**YOUR TASK:** Nothing outside the stretch should be returned: give exactly the lines from the line containing "Keep writing the build123d" through the line containing "obj.matrix_parent_inverse = Matrix.Identity(4)", including both.

— start RECORD EXCERPTS —

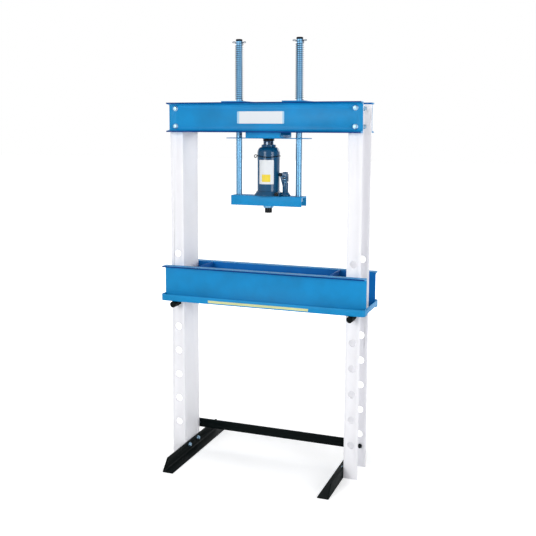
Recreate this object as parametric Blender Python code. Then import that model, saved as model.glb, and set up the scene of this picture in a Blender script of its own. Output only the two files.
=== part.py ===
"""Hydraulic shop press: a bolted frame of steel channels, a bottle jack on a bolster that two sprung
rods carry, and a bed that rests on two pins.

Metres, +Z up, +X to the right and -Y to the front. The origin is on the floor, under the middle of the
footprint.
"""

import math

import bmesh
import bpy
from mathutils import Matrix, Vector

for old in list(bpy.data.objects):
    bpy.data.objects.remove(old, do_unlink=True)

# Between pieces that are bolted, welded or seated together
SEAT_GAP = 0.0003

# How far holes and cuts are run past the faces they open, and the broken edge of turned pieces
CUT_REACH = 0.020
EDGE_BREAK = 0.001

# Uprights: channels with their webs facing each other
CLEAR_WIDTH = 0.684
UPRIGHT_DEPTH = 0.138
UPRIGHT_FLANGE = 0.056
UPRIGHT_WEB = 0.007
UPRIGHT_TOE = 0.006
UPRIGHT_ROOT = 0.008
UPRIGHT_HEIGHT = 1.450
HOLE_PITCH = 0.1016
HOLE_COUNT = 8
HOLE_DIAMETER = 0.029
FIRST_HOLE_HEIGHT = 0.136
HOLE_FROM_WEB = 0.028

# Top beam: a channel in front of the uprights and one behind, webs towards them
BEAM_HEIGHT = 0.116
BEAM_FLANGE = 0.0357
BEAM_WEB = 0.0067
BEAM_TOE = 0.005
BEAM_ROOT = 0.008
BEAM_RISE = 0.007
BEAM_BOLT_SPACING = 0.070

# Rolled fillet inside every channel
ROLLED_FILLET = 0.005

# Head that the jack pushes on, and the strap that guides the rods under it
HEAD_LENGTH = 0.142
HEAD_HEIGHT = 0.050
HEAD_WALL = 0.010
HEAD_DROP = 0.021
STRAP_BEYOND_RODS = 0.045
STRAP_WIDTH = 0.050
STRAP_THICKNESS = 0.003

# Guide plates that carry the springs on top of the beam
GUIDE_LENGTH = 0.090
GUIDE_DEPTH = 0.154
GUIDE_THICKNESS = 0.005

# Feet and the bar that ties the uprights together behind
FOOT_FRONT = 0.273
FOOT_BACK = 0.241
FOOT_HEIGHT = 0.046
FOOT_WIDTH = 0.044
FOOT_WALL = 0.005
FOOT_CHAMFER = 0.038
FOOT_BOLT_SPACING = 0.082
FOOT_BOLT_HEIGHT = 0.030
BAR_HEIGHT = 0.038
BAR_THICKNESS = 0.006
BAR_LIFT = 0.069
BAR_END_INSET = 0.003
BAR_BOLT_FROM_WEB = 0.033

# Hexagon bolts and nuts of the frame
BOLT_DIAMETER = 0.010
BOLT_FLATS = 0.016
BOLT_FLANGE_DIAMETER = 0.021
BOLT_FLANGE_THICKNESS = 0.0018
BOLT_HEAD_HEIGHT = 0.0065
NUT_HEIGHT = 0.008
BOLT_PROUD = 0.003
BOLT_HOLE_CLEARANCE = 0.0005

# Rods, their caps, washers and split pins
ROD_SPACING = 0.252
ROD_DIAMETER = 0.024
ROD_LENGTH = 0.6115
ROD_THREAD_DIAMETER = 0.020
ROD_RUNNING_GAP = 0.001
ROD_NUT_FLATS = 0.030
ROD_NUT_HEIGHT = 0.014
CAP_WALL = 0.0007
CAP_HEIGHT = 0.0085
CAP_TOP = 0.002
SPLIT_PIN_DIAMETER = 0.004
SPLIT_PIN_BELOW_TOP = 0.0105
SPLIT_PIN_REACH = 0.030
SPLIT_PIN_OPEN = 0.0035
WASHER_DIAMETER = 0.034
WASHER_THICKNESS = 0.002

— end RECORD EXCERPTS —
— start RECORD EXCERPTS —

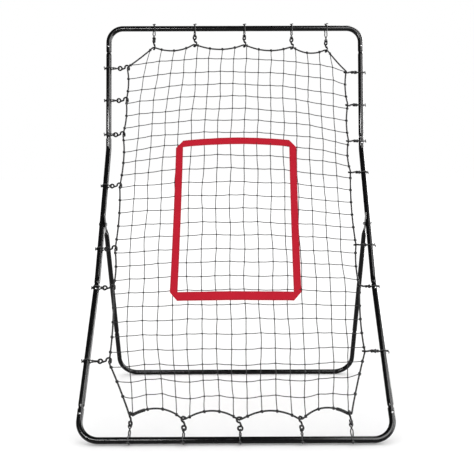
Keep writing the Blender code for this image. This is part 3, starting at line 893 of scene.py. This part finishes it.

— end RECORD EXCERPTS —
— start RECORD EXCERPTS —

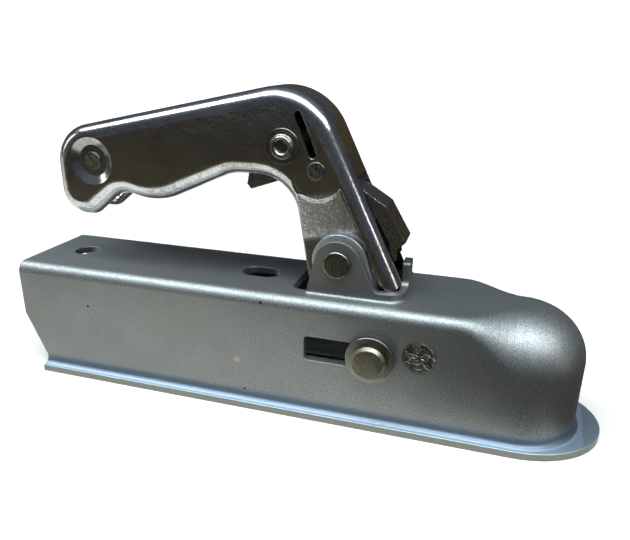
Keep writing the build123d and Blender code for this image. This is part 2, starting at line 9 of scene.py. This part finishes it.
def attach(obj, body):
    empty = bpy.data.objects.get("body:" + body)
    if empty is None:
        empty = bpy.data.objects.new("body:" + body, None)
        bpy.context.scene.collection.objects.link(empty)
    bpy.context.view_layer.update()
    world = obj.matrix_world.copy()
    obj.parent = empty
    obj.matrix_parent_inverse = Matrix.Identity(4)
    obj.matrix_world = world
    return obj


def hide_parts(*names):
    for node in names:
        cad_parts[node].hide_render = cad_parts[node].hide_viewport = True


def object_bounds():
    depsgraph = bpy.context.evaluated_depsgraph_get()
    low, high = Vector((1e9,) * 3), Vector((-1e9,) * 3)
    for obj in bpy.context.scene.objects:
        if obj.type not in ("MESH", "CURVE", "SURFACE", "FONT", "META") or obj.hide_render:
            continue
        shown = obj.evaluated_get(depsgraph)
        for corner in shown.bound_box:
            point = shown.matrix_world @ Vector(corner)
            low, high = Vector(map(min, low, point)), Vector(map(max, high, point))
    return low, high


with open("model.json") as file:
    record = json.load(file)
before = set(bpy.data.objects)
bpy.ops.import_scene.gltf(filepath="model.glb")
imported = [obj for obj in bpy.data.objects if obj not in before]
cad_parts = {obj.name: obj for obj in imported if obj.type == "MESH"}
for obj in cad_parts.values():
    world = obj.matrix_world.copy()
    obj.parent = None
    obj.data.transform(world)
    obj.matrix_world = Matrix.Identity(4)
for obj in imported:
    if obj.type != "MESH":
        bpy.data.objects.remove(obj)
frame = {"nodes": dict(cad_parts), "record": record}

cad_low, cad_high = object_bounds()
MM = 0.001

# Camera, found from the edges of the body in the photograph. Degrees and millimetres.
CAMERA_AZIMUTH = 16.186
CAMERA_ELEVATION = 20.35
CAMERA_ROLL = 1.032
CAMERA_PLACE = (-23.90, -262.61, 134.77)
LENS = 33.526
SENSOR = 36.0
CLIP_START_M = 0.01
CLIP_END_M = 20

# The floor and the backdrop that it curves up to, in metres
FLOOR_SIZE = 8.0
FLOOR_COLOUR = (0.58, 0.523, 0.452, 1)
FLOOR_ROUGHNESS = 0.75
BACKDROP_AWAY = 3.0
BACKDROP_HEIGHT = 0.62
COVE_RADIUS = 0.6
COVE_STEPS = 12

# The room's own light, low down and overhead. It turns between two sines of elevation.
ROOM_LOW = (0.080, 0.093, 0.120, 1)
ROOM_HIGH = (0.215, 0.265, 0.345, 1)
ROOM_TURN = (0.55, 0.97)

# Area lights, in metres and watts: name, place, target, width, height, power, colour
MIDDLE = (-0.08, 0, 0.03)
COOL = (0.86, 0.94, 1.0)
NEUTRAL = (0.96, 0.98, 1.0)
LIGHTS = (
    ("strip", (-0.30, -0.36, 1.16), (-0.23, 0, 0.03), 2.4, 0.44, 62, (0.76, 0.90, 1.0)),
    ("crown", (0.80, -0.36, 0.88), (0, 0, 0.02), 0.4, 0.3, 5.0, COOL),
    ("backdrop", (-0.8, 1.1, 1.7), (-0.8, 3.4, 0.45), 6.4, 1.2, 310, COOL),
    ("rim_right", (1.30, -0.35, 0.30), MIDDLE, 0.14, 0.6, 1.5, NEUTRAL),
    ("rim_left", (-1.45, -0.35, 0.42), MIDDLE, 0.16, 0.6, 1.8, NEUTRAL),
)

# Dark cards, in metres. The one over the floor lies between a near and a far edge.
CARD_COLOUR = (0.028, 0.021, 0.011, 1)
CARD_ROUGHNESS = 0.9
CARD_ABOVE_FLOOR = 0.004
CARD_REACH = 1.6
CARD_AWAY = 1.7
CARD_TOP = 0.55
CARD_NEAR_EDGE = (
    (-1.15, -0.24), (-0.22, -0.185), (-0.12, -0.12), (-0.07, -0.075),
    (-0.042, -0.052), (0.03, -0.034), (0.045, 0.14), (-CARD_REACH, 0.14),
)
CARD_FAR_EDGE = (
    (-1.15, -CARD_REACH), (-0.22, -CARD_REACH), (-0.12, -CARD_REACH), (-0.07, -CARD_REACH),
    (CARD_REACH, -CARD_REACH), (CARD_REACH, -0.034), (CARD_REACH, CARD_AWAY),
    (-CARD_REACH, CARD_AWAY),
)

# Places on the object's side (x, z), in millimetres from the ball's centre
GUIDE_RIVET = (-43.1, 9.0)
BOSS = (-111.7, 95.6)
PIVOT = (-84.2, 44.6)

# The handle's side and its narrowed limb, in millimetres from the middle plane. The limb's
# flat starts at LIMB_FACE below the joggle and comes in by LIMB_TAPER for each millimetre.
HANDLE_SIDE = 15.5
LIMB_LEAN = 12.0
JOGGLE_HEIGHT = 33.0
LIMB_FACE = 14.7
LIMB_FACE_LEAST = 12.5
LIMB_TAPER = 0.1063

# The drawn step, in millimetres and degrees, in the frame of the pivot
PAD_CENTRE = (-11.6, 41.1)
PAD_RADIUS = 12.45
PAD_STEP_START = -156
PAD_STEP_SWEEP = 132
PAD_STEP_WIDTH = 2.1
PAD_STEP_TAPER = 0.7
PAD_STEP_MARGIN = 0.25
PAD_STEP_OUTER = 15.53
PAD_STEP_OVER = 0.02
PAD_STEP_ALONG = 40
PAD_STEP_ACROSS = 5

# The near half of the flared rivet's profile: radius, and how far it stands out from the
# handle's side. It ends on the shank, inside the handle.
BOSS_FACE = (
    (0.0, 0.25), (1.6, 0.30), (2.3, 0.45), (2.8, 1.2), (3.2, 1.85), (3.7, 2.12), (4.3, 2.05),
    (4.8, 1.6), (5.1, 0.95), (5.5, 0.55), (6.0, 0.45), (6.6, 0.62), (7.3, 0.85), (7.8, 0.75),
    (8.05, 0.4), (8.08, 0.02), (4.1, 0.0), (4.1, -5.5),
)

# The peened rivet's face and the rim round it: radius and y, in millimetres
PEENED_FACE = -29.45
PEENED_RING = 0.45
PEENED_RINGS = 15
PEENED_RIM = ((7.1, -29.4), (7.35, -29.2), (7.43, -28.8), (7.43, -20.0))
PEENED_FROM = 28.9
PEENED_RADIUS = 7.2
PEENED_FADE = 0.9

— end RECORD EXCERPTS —

**ANSWER IN FULL:**
Keep writing the build123d and Blender code for this image. This is part 2, starting at line 9 of scene.py. This part finishes it.
def attach(obj, body):
    empty = bpy.data.objects.get("body:" + body)
    if empty is None:
        empty = bpy.data.objects.new("body:" + body, None)
        bpy.context.scene.collection.objects.link(empty)
    bpy.context.view_layer.update()
    world = obj.matrix_world.copy()
    obj.parent = empty
    obj.matrix_parent_inverse = Matrix.Identity(4)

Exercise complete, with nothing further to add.